NFL Proline Portrait – Actually the Bond set isn’t technically the biggest as about half the box is taken up by football cards. I don’t really count these as I didn’t buy them. A friend of mine bought them but he was only interested in the chase cards so he left these behind with me. They’re from 1992. They’re actually really nice cards as they obviously hired professional photographers to take photo portraits of the players. Despite my lack of interest in them now this set gets a A.

The Avengers (TV Show) – I’ve got 28 cards out of the 180 card set. The date of them is 1993 and they’re made by Cornerstone Communications, Inc. Whoever they are. These are pretty nice cards. I like the Diana Rigg ones best (duh!). Overall the photo quality is better than the Bond ones and they have a nice white border. You get a little info about the show on the back of each card. I should have bought more of these and fewer of the Bond ones. This set is a solid B.

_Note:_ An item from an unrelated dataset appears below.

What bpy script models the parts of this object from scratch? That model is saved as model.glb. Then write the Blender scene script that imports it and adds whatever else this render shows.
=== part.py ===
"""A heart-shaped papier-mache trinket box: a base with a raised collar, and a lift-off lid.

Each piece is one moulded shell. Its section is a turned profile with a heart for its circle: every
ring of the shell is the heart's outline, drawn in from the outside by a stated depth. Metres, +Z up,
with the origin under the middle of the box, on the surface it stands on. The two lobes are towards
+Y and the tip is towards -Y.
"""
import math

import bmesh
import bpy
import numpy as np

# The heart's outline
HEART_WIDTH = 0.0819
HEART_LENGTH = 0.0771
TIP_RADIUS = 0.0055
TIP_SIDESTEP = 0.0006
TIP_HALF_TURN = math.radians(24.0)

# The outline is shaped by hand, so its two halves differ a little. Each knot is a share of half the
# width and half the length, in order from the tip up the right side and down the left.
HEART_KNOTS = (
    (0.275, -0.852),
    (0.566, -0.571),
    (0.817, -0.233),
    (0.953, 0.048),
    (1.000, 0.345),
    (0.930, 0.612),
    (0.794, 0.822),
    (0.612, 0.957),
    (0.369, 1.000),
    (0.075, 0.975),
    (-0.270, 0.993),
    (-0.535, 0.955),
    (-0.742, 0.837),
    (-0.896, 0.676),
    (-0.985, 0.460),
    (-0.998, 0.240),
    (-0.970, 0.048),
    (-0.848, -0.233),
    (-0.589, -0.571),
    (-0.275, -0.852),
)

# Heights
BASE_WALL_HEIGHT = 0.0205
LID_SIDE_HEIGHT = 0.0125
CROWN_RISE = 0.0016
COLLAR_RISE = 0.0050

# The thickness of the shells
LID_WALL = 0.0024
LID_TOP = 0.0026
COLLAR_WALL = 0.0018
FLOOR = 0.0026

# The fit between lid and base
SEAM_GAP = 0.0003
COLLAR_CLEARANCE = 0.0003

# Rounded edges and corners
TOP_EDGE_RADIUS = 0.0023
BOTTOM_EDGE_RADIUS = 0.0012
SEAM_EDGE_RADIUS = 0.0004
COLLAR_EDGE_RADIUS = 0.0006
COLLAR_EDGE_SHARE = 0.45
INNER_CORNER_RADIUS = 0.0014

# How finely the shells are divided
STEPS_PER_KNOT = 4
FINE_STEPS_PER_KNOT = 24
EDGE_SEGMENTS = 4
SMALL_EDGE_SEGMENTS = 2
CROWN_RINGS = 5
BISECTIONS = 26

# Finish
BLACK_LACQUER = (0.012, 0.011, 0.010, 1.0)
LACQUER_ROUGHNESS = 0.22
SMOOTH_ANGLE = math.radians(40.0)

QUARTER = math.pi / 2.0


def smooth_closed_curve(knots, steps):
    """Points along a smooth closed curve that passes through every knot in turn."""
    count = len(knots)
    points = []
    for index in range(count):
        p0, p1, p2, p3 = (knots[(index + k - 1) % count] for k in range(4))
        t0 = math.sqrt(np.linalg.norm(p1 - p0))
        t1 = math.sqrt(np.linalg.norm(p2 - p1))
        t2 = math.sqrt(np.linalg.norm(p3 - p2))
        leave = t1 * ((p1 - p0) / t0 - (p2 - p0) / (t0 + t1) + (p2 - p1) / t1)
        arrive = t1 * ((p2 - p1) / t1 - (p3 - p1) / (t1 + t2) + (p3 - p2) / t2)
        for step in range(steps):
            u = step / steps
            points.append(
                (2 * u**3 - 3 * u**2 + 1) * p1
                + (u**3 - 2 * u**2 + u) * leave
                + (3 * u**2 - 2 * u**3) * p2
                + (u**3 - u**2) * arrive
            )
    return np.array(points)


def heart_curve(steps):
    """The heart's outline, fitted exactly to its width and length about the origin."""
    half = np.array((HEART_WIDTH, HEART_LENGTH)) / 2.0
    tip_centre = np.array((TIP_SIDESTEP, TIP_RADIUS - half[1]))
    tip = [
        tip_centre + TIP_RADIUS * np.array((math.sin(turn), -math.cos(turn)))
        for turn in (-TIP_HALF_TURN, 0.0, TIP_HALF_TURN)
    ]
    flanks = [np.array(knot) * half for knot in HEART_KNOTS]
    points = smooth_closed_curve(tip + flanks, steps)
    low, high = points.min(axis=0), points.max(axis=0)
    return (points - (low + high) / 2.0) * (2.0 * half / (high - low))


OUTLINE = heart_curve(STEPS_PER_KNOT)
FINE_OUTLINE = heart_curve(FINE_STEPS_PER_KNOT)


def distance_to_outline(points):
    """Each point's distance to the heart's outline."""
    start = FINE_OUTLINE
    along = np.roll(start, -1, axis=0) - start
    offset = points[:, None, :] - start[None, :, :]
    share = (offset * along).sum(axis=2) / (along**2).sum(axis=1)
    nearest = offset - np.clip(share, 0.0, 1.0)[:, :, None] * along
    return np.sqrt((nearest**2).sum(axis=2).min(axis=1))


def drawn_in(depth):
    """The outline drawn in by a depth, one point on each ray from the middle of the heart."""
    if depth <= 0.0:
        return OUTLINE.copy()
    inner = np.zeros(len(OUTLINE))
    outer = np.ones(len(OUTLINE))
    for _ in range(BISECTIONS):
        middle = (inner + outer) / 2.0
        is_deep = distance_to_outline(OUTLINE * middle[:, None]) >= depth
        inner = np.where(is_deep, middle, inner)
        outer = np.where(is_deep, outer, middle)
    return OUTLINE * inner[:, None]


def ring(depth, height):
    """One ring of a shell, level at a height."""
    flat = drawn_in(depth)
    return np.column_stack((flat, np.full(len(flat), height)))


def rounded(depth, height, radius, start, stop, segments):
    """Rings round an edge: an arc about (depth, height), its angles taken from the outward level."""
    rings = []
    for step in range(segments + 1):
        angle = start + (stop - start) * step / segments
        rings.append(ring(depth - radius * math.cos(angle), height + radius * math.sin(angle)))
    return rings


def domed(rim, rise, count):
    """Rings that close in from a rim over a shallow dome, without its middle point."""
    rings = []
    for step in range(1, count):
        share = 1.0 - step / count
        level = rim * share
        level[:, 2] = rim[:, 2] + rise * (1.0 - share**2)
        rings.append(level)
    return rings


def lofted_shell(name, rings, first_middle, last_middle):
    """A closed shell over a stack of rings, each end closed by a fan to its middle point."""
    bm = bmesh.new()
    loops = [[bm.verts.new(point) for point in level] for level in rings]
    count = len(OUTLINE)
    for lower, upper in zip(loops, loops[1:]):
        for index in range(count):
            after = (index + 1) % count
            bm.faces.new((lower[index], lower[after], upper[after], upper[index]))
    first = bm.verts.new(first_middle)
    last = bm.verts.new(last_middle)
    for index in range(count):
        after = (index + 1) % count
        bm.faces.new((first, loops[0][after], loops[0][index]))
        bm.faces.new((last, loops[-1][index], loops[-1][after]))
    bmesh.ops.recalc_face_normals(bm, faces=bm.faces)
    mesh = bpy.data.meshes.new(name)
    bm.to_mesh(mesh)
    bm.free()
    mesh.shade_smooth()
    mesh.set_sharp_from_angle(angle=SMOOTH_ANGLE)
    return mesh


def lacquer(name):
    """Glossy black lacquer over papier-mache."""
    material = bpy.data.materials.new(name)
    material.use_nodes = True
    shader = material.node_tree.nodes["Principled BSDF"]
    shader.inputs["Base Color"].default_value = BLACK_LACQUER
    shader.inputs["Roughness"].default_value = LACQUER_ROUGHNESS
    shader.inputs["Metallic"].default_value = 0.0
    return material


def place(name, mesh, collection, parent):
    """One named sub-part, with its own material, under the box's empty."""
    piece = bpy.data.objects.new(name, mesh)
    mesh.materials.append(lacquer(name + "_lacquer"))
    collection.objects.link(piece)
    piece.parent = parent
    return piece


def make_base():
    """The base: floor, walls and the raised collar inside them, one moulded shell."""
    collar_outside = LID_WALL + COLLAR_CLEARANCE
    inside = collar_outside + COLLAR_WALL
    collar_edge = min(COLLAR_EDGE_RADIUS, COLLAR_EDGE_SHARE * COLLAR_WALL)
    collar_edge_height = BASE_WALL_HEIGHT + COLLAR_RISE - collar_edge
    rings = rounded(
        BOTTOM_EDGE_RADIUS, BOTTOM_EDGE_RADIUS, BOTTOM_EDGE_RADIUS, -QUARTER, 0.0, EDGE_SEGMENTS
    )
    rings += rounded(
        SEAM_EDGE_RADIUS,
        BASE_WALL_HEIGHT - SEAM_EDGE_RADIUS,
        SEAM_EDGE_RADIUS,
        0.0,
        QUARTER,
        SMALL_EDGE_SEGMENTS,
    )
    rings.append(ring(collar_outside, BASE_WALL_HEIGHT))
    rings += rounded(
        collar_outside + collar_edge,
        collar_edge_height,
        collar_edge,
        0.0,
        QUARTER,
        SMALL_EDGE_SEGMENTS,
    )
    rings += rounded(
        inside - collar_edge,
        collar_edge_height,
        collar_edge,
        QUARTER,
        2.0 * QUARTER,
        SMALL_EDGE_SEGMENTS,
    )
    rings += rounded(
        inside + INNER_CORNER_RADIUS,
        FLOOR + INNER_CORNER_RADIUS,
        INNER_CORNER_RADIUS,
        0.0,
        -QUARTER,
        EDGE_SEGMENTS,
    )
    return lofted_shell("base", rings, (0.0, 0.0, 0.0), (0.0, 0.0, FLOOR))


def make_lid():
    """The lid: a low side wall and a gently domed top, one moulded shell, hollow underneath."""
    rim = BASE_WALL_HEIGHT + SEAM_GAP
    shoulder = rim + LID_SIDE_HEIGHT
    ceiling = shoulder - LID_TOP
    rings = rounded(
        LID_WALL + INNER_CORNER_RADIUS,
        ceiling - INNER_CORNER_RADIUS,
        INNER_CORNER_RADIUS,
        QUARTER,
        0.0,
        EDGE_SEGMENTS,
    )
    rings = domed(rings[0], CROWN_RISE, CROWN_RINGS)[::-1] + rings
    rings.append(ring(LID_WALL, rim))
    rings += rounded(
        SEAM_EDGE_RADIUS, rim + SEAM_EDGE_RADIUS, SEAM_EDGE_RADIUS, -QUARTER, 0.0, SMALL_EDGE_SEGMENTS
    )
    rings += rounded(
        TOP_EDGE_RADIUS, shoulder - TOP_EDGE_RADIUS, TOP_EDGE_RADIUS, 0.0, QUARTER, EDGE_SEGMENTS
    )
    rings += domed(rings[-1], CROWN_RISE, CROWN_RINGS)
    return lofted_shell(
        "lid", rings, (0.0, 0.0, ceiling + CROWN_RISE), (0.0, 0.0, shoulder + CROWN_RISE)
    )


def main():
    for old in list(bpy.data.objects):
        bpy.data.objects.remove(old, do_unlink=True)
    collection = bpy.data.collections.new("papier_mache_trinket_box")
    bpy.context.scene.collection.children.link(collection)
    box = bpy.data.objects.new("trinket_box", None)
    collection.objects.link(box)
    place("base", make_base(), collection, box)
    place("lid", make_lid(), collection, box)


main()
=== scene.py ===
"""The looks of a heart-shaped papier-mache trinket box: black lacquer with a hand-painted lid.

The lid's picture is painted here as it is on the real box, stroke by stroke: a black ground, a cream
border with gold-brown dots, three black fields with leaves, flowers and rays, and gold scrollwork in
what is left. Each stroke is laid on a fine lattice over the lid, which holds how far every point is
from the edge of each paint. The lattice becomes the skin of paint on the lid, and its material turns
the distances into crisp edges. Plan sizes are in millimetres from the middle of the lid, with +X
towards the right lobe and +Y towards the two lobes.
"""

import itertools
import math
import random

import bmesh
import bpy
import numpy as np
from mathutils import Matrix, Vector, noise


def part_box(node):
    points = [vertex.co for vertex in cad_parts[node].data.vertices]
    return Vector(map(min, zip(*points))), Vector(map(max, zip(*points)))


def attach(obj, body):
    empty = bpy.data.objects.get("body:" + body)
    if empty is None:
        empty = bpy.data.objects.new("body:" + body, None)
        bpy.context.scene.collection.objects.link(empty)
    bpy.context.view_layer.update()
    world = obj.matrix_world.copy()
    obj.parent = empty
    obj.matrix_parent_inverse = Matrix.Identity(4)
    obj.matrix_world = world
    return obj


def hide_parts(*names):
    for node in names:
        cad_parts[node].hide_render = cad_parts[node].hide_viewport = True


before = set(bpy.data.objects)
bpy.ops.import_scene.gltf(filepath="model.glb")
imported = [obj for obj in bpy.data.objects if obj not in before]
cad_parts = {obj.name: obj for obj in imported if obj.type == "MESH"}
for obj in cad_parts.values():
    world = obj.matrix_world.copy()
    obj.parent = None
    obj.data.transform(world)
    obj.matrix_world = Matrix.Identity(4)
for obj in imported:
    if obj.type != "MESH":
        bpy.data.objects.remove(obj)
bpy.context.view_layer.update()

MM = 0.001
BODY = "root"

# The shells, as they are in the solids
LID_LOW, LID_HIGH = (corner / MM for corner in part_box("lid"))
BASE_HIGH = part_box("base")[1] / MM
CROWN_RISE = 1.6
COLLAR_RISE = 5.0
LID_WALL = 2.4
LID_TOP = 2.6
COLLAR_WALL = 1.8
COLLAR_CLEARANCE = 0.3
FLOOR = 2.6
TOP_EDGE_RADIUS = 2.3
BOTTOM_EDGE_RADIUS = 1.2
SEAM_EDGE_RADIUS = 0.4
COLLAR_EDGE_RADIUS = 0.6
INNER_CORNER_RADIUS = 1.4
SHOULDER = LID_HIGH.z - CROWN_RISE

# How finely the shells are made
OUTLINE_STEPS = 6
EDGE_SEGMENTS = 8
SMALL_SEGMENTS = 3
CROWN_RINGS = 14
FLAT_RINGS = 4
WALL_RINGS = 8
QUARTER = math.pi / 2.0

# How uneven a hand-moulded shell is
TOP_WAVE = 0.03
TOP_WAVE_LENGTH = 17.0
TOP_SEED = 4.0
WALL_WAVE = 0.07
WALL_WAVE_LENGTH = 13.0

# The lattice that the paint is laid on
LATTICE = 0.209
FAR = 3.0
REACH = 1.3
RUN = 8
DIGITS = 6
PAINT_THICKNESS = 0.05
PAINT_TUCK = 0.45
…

The Simpsons – I don’t know if this set has a name but the cards are from 1993 and are made by Skybox and Bongo comics. The Simpson were everywhere in the early 1990s and I was a fan. There are about 60 cards and 7 temporary tattoos. The tattoos probably came one to pack so I bought seven packs. I wonder if they’d work all these years later? The cards are nice as each one features a character with their stats on the back. Each card has some spot gloss on it too. Solid production values. I give this set a B+ because they are well made.

Jack Kirby: The Unpublished Archives – This set is from 1994 and was put out by Comics Images. I have 18 of them and one is a chromium chase card. These are cards made from Kirby’s archive of concept art he drew over the years for various projects. Some really cool stuff to see. I wish I had bought more of these. The main drawback to them is that they make me want to see the art at a bigger size. Not the cards fault. I give them an A because the artwork deserves it.

Batman – These cards are from 1994 and made by Skybox. I have 26 of them but I have no idea if the set has a name besides Batman. Each card has a title on the front that is whatever story the image is from. I’m not sure if the art is all new or taken from Batman comics. Either way the penciller, inker, and colorist are all credited on the back so you know who drew each card. Each card is full bleed (no border) and printed well. I give the production quality an A even though I’m not that interested in Batman.

George Petty “The Petty Girl” – I have 20 of these cards and they’re from 1994 and were made by 21st Century Archives. I don’t remember these and I didn’t even remember who George Petty was when I found them in this box again. He was a popular mid-century (20th) illustrator who painted a lot of pretty women for magazine covers. His work is very nice but he sometimes uses fine lines which don’t show up well at this small size. They also have a white border so the paintings are slightly smaller than if they were full bleed. The cards only get a B from me but I want to see more of his art.

Jim Lee’s WildC.A.T.S. – Looks like I only bought one pack of these. Topps made them in 1993. I only have eight cards but they’re nice. These are definitely pick-up art from out of the comic book but they’re well done. They’re full bleed, have a nice hairline white border that some of the figures go in front of, and have a little gold foil W logo in a corner. These cards get an A-. Some of the clip art is a little clunky but overall it’s nice.

Promo Cards – I’ve got 25 promo cards form the early 1990s. Valiant Comics, Tops Comics, G.I. Joe, DC Comics, Ray Bradbury Comics, Milstone Comics, and a few others I’m too lazy to name. Lot’s of comic companies were making promo trading cards in the 1990s and I stuck them in this box. Imagine that.

Clubhouse Diamonds Series 1 – I’ll end this with the strangest cards in the box and those are the stripper cards. Trading cards were booming so much in the early 1990s that even strippers got in the game. I guess you were supposed to bring the cards with you to the strip club and get them autographed. I wonder if anyone ever did? I think I have other cards like this (but not this set) somewhere in my accumulation but I had no idea these ones were in this box. I have about 20 of them and they’re a solid B. They have a white border on the outside and a design border on the left and bottom that make the photos smaller than they should be.

So there are the cards in my forgotten box. As I look at the grades I notice that the big card companies with better production values got better grades. Full bleed art is better than borders and quality photos and art matters. That’s my conclusion.